__SOURCE DATA__:
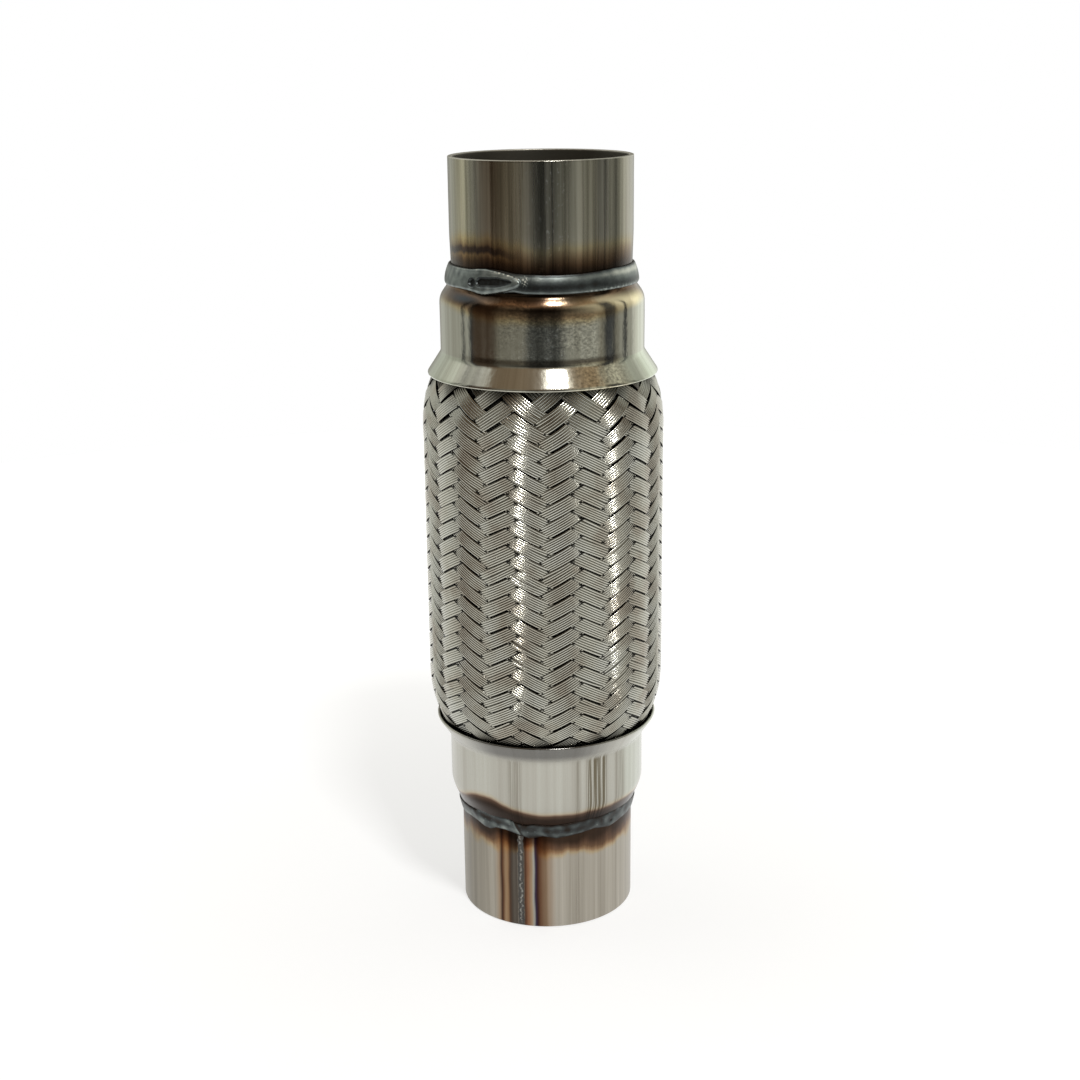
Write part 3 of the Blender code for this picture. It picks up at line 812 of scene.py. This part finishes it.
def upper_bead_detail(azimuth, height, climb, crown):
    """A later run of weld lies over the first one on the left, ends in a point, and has a long crater. Its
    tone holds a painted highlight along the upper part, painted shade below it, a painted contact shadow at
    the top edge and painted light on the right.
    """
    turn = np.radians(azimuth)
    rise = crown * (0.00068 + 0.00003 * mottle(turn, height, 0.006, 5))
    # Painted highlight along the bead's upper part, painted shade below it, and a painted contact shadow at
    # its top edge.
    tone = 0.37 + 0.04 * mottle(turn, height, 0.0030, 6) + 0.22 * bell(climb, 0.78, 0.14)
    tone = tone - 0.14 * bell(climb, 0.38, 0.15) - 0.30 * bell(climb, 1.0, 0.05)
    ragged = smooth(mottle(turn, height, 0.0011, 7), -0.4, 0.9) * smooth(azimuth, 12, 40)
    tone = tone + bell(climb, 0.10, 0.09) * (0.10 + 0.22 * ragged)
    # Painted light: the run is lighter towards the right.
    tone = tone + 0.24 * smooth(azimuth, 30, 52) * (1 - smooth(azimuth, 80, 110)) * smooth(climb, 0.2, 0.5)

    past_tip = np.clip((LEAF_TIP - azimuth) / 24.0, 0.0, 1.0)
    half = 0.0034 * past_tip**0.42
    from_middle = (height - 0.17995 - 0.00008 * (azimuth + 36) / 10) / np.maximum(half, 1e-6)
    inside = np.where(azimuth < LEAF_TIP, 1 - from_middle**2, -1.0)
    fade = smooth(azimuth, -88, -60)
    leaf = crown**0.6 * 0.00045 + 0.00085 * np.clip(inside, 0.0, 1.0) ** 0.4
    on_leaf = smooth(inside, 0.0, 0.06) * fade
    rise = rise + (np.maximum(leaf, rise) - rise) * fade * (inside > 0)
    tone = tone + on_leaf * (0.555 + 0.06 * mottle(turn, height, 0.0022, 17) - tone)
    bright = smooth(azimuth, -38, -20) * smooth(height, 0.1794, 0.1806)
    rim = bell(inside, 0.20, 0.14) * fade
    tone = tone + rim * (0.06 + bright * (0.16 + 0.20 * mottle(turn, height, 0.0008, 9)))
    tone = tone - 0.40 * bell(inside, 0.0, 0.07) * fade

    pit = 0.00105 - np.hypot((azimuth + 43.0) * 0.00040, height - 0.17970)
    run = np.clip((azimuth + 40.0) / 2.0, 0.0, 1.0) ** 0.5 * np.clip((-17.0 - azimuth) / 9.0, 0.0, 1.0) ** 0.6
    trench = 0.00112 * run - np.abs(height - 0.18012 - 0.00002 * (azimuth + 28))
    crater = np.maximum(smooth(pit, 0.0, 0.00022), smooth(trench, 0.0, 0.00022) * (run > 0))
    lip = np.maximum(smooth(pit, -0.00035, 0.0), smooth(trench, -0.00035, 0.0) * (run > 0)) - crater
    rise = rise - 0.00055 * crater + 0.00010 * lip
    spatter = bell(azimuth, -10, 1.6) * bell(height, 0.1804, 0.0011)
    tone = tone + 1.2 * spatter * smooth(mottle(turn, height, 0.0006, 10), 0.2, 0.9)
    tone = tone * (1 - crater) + crater * (0.24 + 0.03 * mottle(turn, height, 0.0012, 8)) - 0.26 * lip
    return rise, tone


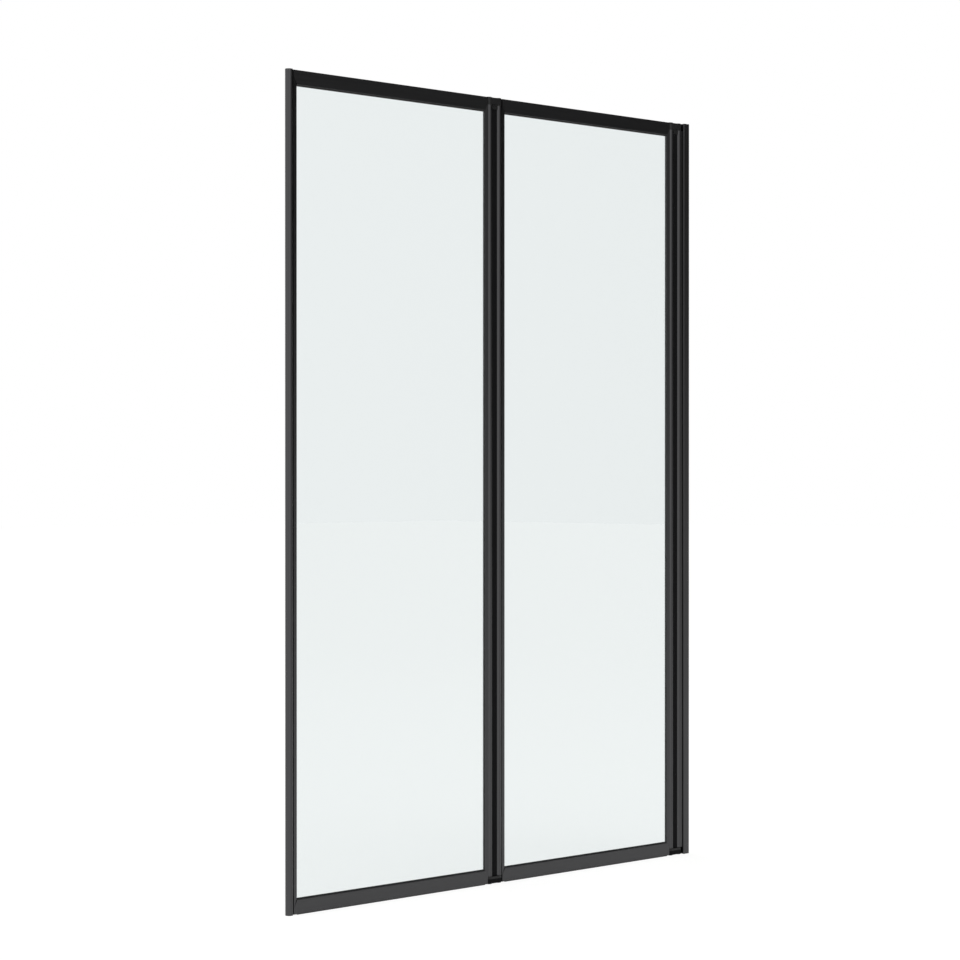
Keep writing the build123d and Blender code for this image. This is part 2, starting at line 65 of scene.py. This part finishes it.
print("frame loaded:", len(nodes), "nodes")

# Camera: a long lens, level with the middle of the screen, 47 degrees off the panels' normal
view = {
    "place": (-4.1548, -3.3902, 0.7403),
    "turn": -46.564,  # degrees about Z, from looking along +Y
    "tilt": -0.247,
    "lens": 104.28,
    "sensor": 36.0,
    "clipEnd": 60,
}
cameraData = bpy.data.cameras.new("camera")
cameraData.lens = view["lens"]
cameraData.sensor_width = view["sensor"]
cameraData.clip_end = view["clipEnd"]
camera = bpy.data.objects.new("camera", cameraData)
camera.location = view["place"]
camera.rotation_euler = (math.radians(90 + view["tilt"]), 0, math.radians(view["turn"]))
scene.collection.objects.link(camera)
scene.camera = camera
print("camera placed")


# Shader helpers
def linear(hexColour):
    # sRGB hex to the linear colour that a shader wants
    out = []
    for i in (1, 3, 5):
        c = int(hexColour[i:i + 2], 16) / 255
        out.append(c / 12.92 if c <= 0.04045 else ((c + 0.055) / 1.055) ** 2.4)
    return (*out, 1.0)


def addNode(tree, kind, settings=None, **links):
    # settings are the node's properties, or the two stops of a colour ramp
    # links are its inputs, by name or by number after a _: values, or outputs of other nodes
    node = tree.nodes.new(kind)
    for key, value in (settings or {}).items():
        if key == "stops":
            for element, (place, hexColour) in zip(node.color_ramp.elements, value):
                element.position = place
                element.color = linear(hexColour)
        else:
            setattr(node, key, value)
    for key, value in links.items():
        socket = node.inputs[int(key[1:])] if key[1:].isdigit() else node.inputs[key.replace("_", " ")]
        if isinstance(value, bpy.types.NodeSocket):
            tree.links.new(value, socket)
        else:
            socket.default_value = value
    return node


def newMaterial(name, **surface):
    # a material with a Principled shader and its fixed values
    material = bpy.data.materials.new(name)
    material.use_nodes = True
    tree = material.node_tree
    shader = tree.nodes["Principled BSDF"]
    for key, value in surface.items():
        shader.inputs[key.replace("_", " ")].default_value = value
    return material, tree, shader


def layFinish(tree, shader, look, colourBy=None, roughBy=None, reliefBy=None):
    # patterns drive the surface: look gives the colour and the roughness at two of the pattern's values,
    # and the relief's depth and strength
    if colourBy is not None:
        colour = addNode(tree, "ShaderNodeValToRGB", {"stops": look["colours"]}, Fac=colourBy)
        tree.links.new(colour.outputs["Color"], shader.inputs["Base Color"])
    if roughBy is not None:
        (start, smooth), (end, dull) = look["roughness"]
        rough = addNode(
            tree, "ShaderNodeMapRange", None, Value=roughBy,
            From_Min=start, From_Max=end, To_Min=smooth, To_Max=dull,
        )
        tree.links.new(rough.outputs[0], shader.inputs["Roughness"])
    if reliefBy is not None:
        depth, strength = look["relief"]
        bump = addNode(tree, "ShaderNodeBump", None, Height=reliefBy, Distance=depth, Strength=strength)
        tree.links.new(bump.outputs[0], shader.inputs["Normal"])


# Extruded aluminium, etched and dyed black: the oxide layer is satin and deep, with faint lines along the
# extrusion, so a light shows as a soft stripe that is finely streaked
anodised = {
    "colours": ((0.3, "#464647"), (0.7, "#4a4a4b")),
    "roughness": ((0.4, 0.30), (1.1, 0.36)),
    "lineSpacing": 1.1 * mm,  # real die lines lie nearer 0.2 mm apart, too fine to show
    "lineLength": 160 * mm,
    "relief": (0.012 * mm, 1.0),
    "etchGrain": 0.8 * mm,  # real etch pits are 0.05 mm, too fine to show
    "etchShare": 0.5,  # of the roughness, beside the lines
}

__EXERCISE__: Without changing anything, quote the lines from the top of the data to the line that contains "tone = tone - 0.40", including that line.

__WORKED SOLUTION__:
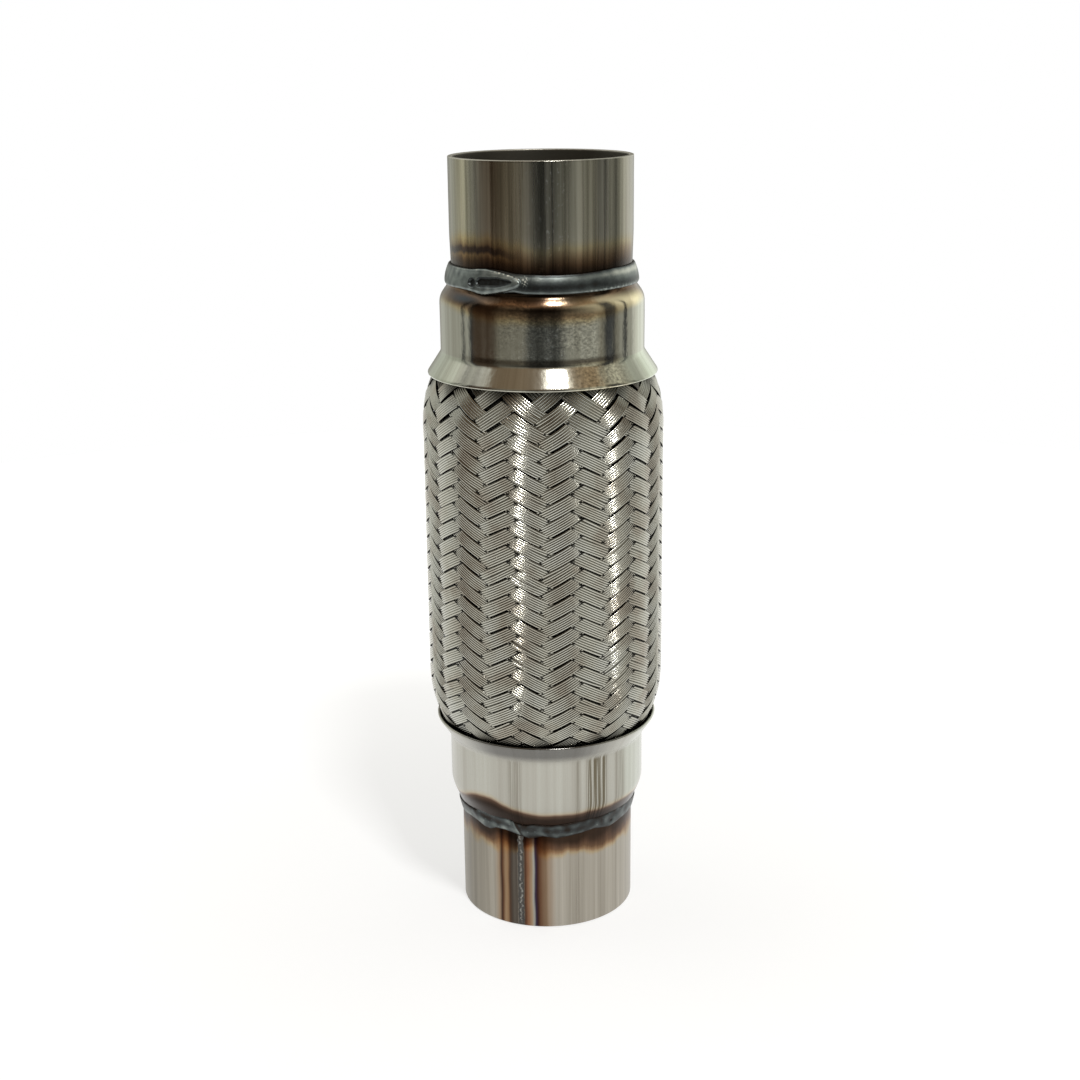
Write part 3 of the Blender code for this picture. It picks up at line 812 of scene.py. This part finishes it.
def upper_bead_detail(azimuth, height, climb, crown):
    """A later run of weld lies over the first one on the left, ends in a point, and has a long crater. Its
    tone holds a painted highlight along the upper part, painted shade below it, a painted contact shadow at
    the top edge and painted light on the right.
    """
    turn = np.radians(azimuth)
    rise = crown * (0.00068 + 0.00003 * mottle(turn, height, 0.006, 5))
    # Painted highlight along the bead's upper part, painted shade below it, and a painted contact shadow at
    # its top edge.
    tone = 0.37 + 0.04 * mottle(turn, height, 0.0030, 6) + 0.22 * bell(climb, 0.78, 0.14)
    tone = tone - 0.14 * bell(climb, 0.38, 0.15) - 0.30 * bell(climb, 1.0, 0.05)
    ragged = smooth(mottle(turn, height, 0.0011, 7), -0.4, 0.9) * smooth(azimuth, 12, 40)
    tone = tone + bell(climb, 0.10, 0.09) * (0.10 + 0.22 * ragged)
    # Painted light: the run is lighter towards the right.
    tone = tone + 0.24 * smooth(azimuth, 30, 52) * (1 - smooth(azimuth, 80, 110)) * smooth(climb, 0.2, 0.5)

    past_tip = np.clip((LEAF_TIP - azimuth) / 24.0, 0.0, 1.0)
    half = 0.0034 * past_tip**0.42
    from_middle = (height - 0.17995 - 0.00008 * (azimuth + 36) / 10) / np.maximum(half, 1e-6)
    inside = np.where(azimuth < LEAF_TIP, 1 - from_middle**2, -1.0)
    fade = smooth(azimuth, -88, -60)
    leaf = crown**0.6 * 0.00045 + 0.00085 * np.clip(inside, 0.0, 1.0) ** 0.4
    on_leaf = smooth(inside, 0.0, 0.06) * fade
    rise = rise + (np.maximum(leaf, rise) - rise) * fade * (inside > 0)
    tone = tone + on_leaf * (0.555 + 0.06 * mottle(turn, height, 0.0022, 17) - tone)
    bright = smooth(azimuth, -38, -20) * smooth(height, 0.1794, 0.1806)
    rim = bell(inside, 0.20, 0.14) * fade
    tone = tone + rim * (0.06 + bright * (0.16 + 0.20 * mottle(turn, height, 0.0008, 9)))
    tone = tone - 0.40 * bell(inside, 0.0, 0.07) * fade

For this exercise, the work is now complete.